Careers in forensics are a vital aspect of criminal justice when it comes to collecting, analyzing and interpreting evidence for courtrooms, national security and the overall safety and wellness of citizens across the world. Forensic nurses play a strong role in the war on crime, where physical evidence from humans can be used to convict or exonerate accused criminals in cases of rape, assault or murder. These specialized professionals act as liaisons between the medical world and criminal justice system, providing answers to questions that can only be discovered through the complex analysis of physical evidence.
In the early 1990s, Forensic Nursing was initially recognized as a nursing specialty. The technical knowledge required to perform DNA and other physical evidence collection was considered a medical undertaking, while the processing and interpretation of this evidence relied on the skills of forensic science professionals.

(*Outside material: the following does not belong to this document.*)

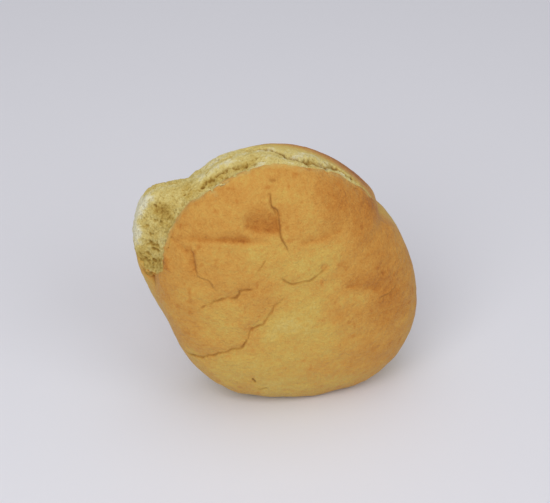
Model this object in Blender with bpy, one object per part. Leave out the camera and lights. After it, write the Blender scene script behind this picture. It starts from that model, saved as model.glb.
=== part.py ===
"""A soft bread roll, torn from its neighbour along its upper left side, standing on its rim.

Frame: metres, +Z up, the origin under the middle of the roll's box, on the surface it rests on.
The domed crown faces -Y and leans back a little, and the flat heel faces +Y.

The roll is shaped lying flat first, in millimetres: +Z is its axis and points out of the crown,
with level 0 at the waist. A turn goes round the axis in degrees, 0 at the right side and 90 at
the side that ends up on top. The finished form is stood on its rim, and a slab trims the soft
flat spot that it rests on.
"""

import math

import bmesh
import bpy
from mathutils import Matrix, Vector

MM = 0.001

# The round outline, and how far it is from a true circle: (lobes, size, turn of a lobe).
ROLL_RADIUS = 50.1
OUT_OF_ROUND = ((2, 3.5, -50.0), (3, 1.0, -31.0), (4, 0.7, -35.0), (5, 0.4, 23.0))

# The cross-section: a domed crown over a flatter heel, both blunter than an ellipse.
CROWN_RISE = 20.5
CROWN_BLUNTNESS = 2.4
HEEL_DROP = 19.0
HEEL_BLUNTNESS = 4.8
HEEL_SHIFT = (0.0, 1.6)

# How the roll stands: its axis points this far above level, and its rim is pressed flat to
# this depth. Part of the depth is squashed up into the roll, and the floor trims the rest.
LEAN_BACK = 9.5
PRESSED_DEPTH = 2.8
SQUASHED_SHARE = 0.5
SQUASHED_HEIGHT = 3.0

# The torn side: levels, depths and widths of what runs along it, and the turns between which
# it shows. The fissure follows a seam, which runs just under the crown's lip at the right and
# drops towards the heel at the left, where a groove and a ridge of crumb come between them.
LIP_LEVEL = 6.9
LIP_OVERHANG = 0.7
GROOVE_LEVEL = 3.0
GROOVE_DEPTH = 2.6
GROOVE_WIDTH = 2.0
GROOVE_TURNS = (98.0, 166.0)
SEAM_LEVELS = (4.2, -6.6)
SEAM_TURNS = (81.0, 100.0)
RIDGE_ABOVE_SEAM = 4.6
RIDGE_HEIGHT = 1.4
RIDGE_WIDTH = 2.4
RIDGE_TURNS = (94.0, 150.0)
FISSURE_DEPTH = 2.8
FISSURE_WIDTH = 1.1
FISSURE_TURNS = (48.0, 96.0)
TURN_BLEND = 14.0

# The lump of a neighbour's crumb that stayed on when the two were pulled apart. It is steep on
# its upper side and tails off along its lower side; its torn face lies under the crown's lip.
LUMP_TURN = 143.0
LUMP_SPAN_ABOVE = 10.0
LUMP_SPAN_BELOW = 28.0
LUMP_REACH = 10.8
LUMP_LEVEL = -6.0
LUMP_FACE_DROP = 6.6
LUMP_UNDERCUT = 9.0
LUMP_BLUNTNESS = 6

# Dents and folds in the crown: (x, y, depth, half-length, half-width, turn of the length).
HOLLOWS = (
    (-11.0, 33.0, 1.6, 7.5, 3.6, -4.0),
    (-22.0, 26.5, 0.7, 11.0, 2.6, -8.0),
    (5.0, 24.0, 0.4, 8.0, 2.4, 0.0),
    (-5.0, 35.0, 0.6, 12.0, 2.6, 99.0),
    (-34.0, 15.0, 0.4, 7.0, 2.4, 115.0),
    (-25.0, 5.0, 0.4, 9.0, 2.4, 20.0),
    (-32.0, -19.0, 0.6, 10.0, 2.6, 12.0),
    (-14.0, -6.0, 0.6, 12.0, 2.8, 50.0),
    (26.0, 2.0, 0.6, 11.0, 3.2, -13.0),
)

# The mesh: its segments round the axis and rings from heel to crown.
SEGMENTS = 104
RINGS = 45
WAIST_CROWDING = 0.30

CRUST_COLOUR = (0.60, 0.32, 0.088, 1.0)
CRUST_ROUGHNESS = 0.62


def remove_everything():
    """Start from an empty file."""
    for thing in list(bpy.data.objects):
        bpy.data.objects.remove(thing, do_unlink=True)


def new_collection(name):
    """A collection linked to the scene."""
    collection = bpy.data.collections.new(name)
    bpy.context.scene.collection.children.link(collection)
    return collection


def crust_material():
    """The browned crust's plain colour."""
    material = bpy.data.materials.new("crust")
    material.use_nodes = True
    shader = material.node_tree.nodes["Principled BSDF"]
    shader.inputs["Base Color"].default_value = CRUST_COLOUR
    shader.inputs["Roughness"].default_value = CRUST_ROUGHNESS
    shader.inputs["Metallic"].default_value = 0.0
    return material


def bell(distance, width):
    """1 at no distance, falling smoothly away past the width."""
    return math.exp(-((distance / width) ** 2))


def ease(share):
    """A smooth step from 0 to 1."""
    share = min(max(share, 0.0), 1.0)
    return share * share * (3.0 - 2.0 * share)


def within(turn, turns):
    """1 between two turns, easing to 0 over the blend beyond them."""
    middle = (turns[0] + turns[1]) / 2
    half = (turns[1] - turns[0]) / 2
    return 1.0 - ease((abs(turn_apart(turn, middle)) - half) / TURN_BLEND + 0.5)


def turn_apart(turn, other):
    """The smaller angle from one turn to another, in degrees."""
    return (turn - other + 180.0) % 360.0 - 180.0


def outline_radius(turn):
    """The uneven round outline at the waist."""
    radius = ROLL_RADIUS
    for lobes, size, lobe_turn in OUT_OF_ROUND:
        radius += size * math.cos(math.radians(lobes * (turn - lobe_turn)))
    return radius


def cross_section(ring_angle):
    """The share of the outline's radius, and the level, at a ring of the ball."""
    angle = ring_angle - WAIST_CROWDING * math.sin(2.0 * ring_angle)
    side = max(math.cos(angle), 0.0)
    rise = math.sin(angle)
    if rise >= 0.0:
        power = 2.0 / CROWN_BLUNTNESS
        return side ** power, CROWN_RISE * rise ** power
    power = 2.0 / HEEL_BLUNTNESS
    return side ** power, -HEEL_DROP * (-rise) ** power


def seam_level(turn):
    """The level where the crumb ends and the heel's crust begins."""
    right, left = SEAM_TURNS
    share = ease((turn - right) / (left - right))
    return SEAM_LEVELS[0] + share * (SEAM_LEVELS[1] - SEAM_LEVELS[0])


def torn_side(turn, level):
    """How far the lip, groove, ridge, fissure and lump move the side out or in."""
    lip = LIP_OVERHANG * bell(level - LIP_LEVEL, GROOVE_WIDTH) * within(turn, GROOVE_TURNS)
    groove = GROOVE_DEPTH * bell(level - GROOVE_LEVEL, GROOVE_WIDTH) * within(turn, GROOVE_TURNS)
    above_seam = level - seam_level(turn)
    ridge = RIDGE_HEIGHT * bell(above_seam - RIDGE_ABOVE_SEAM, RIDGE_WIDTH)
    ridge *= within(turn, RIDGE_TURNS)
    fissure = FISSURE_DEPTH * bell(above_seam, FISSURE_WIDTH) * within(turn, FISSURE_TURNS)
    return lip - groove + ridge - fissure + lump(turn, level)


def lump(turn, level):
    """The torn crumb lump, blunt at its end and thinner than the roll."""
    past = turn_apart(turn, LUMP_TURN)
    along = bell(past, LUMP_SPAN_BELOW if past > 0.0 else LUMP_SPAN_ABOVE)
    above = level - LUMP_LEVEL
    through = above / (LUMP_FACE_DROP if above > 0.0 else LUMP_UNDERCUT)
    return LUMP_REACH * along * math.exp(-through ** LUMP_BLUNTNESS)


def hollows(x, y):
    """The depth of the crown's dents and folds at a place on it."""
    depth = 0.0
    for middle_x, middle_y, deep, half_length, half_width, turn in HOLLOWS:
        cosine = math.cos(math.radians(turn))
        sine = math.sin(math.radians(turn))
        along = (x - middle_x) * cosine + (y - middle_y) * sine
        across = (y - middle_y) * cosine - (x - middle_x) * sine
        depth += deep * bell(along, half_length) * bell(across, half_width)
    return depth


def shaped(direction):
    """The place on the roll, in millimetres, for a point of a unit ball."""
    turn = math.degrees(math.atan2(direction.y, direction.x))
    share, level = cross_section(math.asin(min(max(direction.z, -1.0), 1.0)))
    radius = share * outline_radius(turn) + ease(share) * torn_side(turn, level)
    x = radius * math.cos(math.radians(turn))
    y = radius * math.sin(math.radians(turn))
    heel_share = ease(-level / HEEL_DROP)
    crown_share = ease(level / CROWN_RISE)
    x += heel_share * HEEL_SHIFT[0]
    y += heel_share * HEEL_SHIFT[1]
    return Vector((x, y, level - crown_share * hollows(x, y)))


def stand_up(place):
    """Lying flat to standing on the rim: the crown turns to -Y and looks a little up."""
    return Matrix.Rotation(math.radians(90.0 - LEAN_BACK), 3, "X") @ place


def pressed(places):
    """Set the standing roll on height 0, with its lowest part squashed up a little."""
    floor = min(place.z for place in places) + PRESSED_DEPTH
    for place in places:
        place.z -= floor
        below = max(SQUASHED_HEIGHT - place.z, 0.0) / (SQUASHED_HEIGHT + PRESSED_DEPTH)
        place.z += SQUASHED_SHARE * PRESSED_DEPTH * below ** 2
    return places


def make_roll(collection, material):
    """The whole roll as one closed body, shaped from a ball."""
    body = bmesh.new()
    bmesh.ops.create_uvsphere(body, u_segments=SEGMENTS, v_segments=RINGS, radius=1.0)
    places = pressed([stand_up(shaped(vertex.co)) for vertex in body.verts])
    for vertex, place in zip(body.verts, places):
        vertex.co = place * MM
    bmesh.ops.triangulate(body, faces=body.faces)
    mesh = bpy.data.meshes.new("bread_roll")
    body.to_mesh(mesh)
    body.free()
    mesh.materials.append(material)
    mesh.shade_smooth()
    roll = bpy.data.objects.new("bread_roll", mesh)
    collection.objects.link(roll)
    return roll


def trim_to_floor(roll, cutters):
    """Cut the resting spot level with a slab below height 0."""
    slab_mesh = bpy.data.meshes.new("floor_slab")
    slab_body = bmesh.new()
    bmesh.ops.create_cube(slab_body, size=4.0 * ROLL_RADIUS * MM)
    slab_body.to_mesh(slab_mesh)
    slab_body.free()
    slab = bpy.data.objects.new("floor_slab", slab_mesh)
    slab.location.z = -2.0 * ROLL_RADIUS * MM
    slab.hide_render = True
    slab.display_type = "WIRE"
    cutters.objects.link(slab)
    cut = roll.modifiers.new("resting_spot", "BOOLEAN")
    cut.operation = "DIFFERENCE"
    cut.solver = "EXACT"
    cut.object = slab


def centre_over_origin(roll):
    """Move the roll so that the origin is under the middle of its box."""
    corners = [Vector(corner) for corner in roll.bound_box]
    for axis in (0, 1):
        low = min(corner[axis] for corner in corners)
        high = max(corner[axis] for corner in corners)
        roll.location[axis] = -(low + high) / 2


def main():
    remove_everything()
    parts = new_collection("bread_roll")
    cutters = new_collection("cutters")
    roll = make_roll(parts, crust_material())
    centre_over_origin(roll)
    trim_to_floor(roll, cutters)


main()
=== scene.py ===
"""The dressed bread roll: its crust, and the crumb that shows where it was torn from its neighbour.

Everything is shaped in the roll's own frame, lying flat, in millimetres: +Z is the roll's axis and
points out of the crown, with level 0 at the waist. A turn goes round the axis in degrees, 0 at the
right side and 90 at the side that ends up on top. The finished pieces are stood up in the frame.
"""

import itertools
import math
import random

import bmesh
import bpy
import numpy as np
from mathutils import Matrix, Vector, kdtree


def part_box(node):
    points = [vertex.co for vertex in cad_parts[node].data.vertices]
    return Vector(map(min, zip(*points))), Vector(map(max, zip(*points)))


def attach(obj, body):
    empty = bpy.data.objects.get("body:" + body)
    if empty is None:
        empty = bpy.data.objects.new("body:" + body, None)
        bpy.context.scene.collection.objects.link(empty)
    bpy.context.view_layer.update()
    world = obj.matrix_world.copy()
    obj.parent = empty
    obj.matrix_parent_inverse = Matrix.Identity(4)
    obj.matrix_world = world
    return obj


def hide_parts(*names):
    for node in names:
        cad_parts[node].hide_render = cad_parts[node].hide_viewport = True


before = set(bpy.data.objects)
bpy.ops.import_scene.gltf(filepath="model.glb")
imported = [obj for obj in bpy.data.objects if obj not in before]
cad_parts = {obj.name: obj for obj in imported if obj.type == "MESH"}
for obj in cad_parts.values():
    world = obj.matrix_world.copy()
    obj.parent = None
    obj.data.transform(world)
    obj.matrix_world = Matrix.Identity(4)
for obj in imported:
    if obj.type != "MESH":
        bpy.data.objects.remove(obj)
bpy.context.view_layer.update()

MM = 0.001

# The roll's own frame in its box: the middle as shares of the box, and how far the crown leans.
MIDDLE_IN_BOX = (0.5267, 0.4816, 0.4708)
LEAN_BACK = 9.5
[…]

In order to collect the evidence, nurses became the most reliable source of evidence, especially in cases of rape or assault that were presented in emergency rooms and trauma centers. From there, nurses were also used during autopsies and post-mortem medical examinations to gather the necessary evidence as it related to criminal acts.
Forensic nurses work in hospitals, urgent care facilities and as consultants for law enforcement agencies, attorneys or within courtrooms. These medical professionals can give insight into crimes based upon forensic evidence, interpreting forensic data that has been analyzed by forensic teams, along with collecting the evidence at crime scenes, crisis centers or emergency rooms. A forensic nurse is expected to have completed Registered Nurse training at a college, university or online nursing schools, as well as post-graduate studies in forensics. Forensic nurses can make anywhere from $33,000 to over $100,000 annually, depending on the scope of practice, experience, education level and location.
Careers in forensics are challenging and ultimately give the public a feeling of safety, security and closure when it comes to crime. Forensic nurses are an important part of the process of identifying and convicting criminals that commit crimes against the physical safety and emotional well-being of others.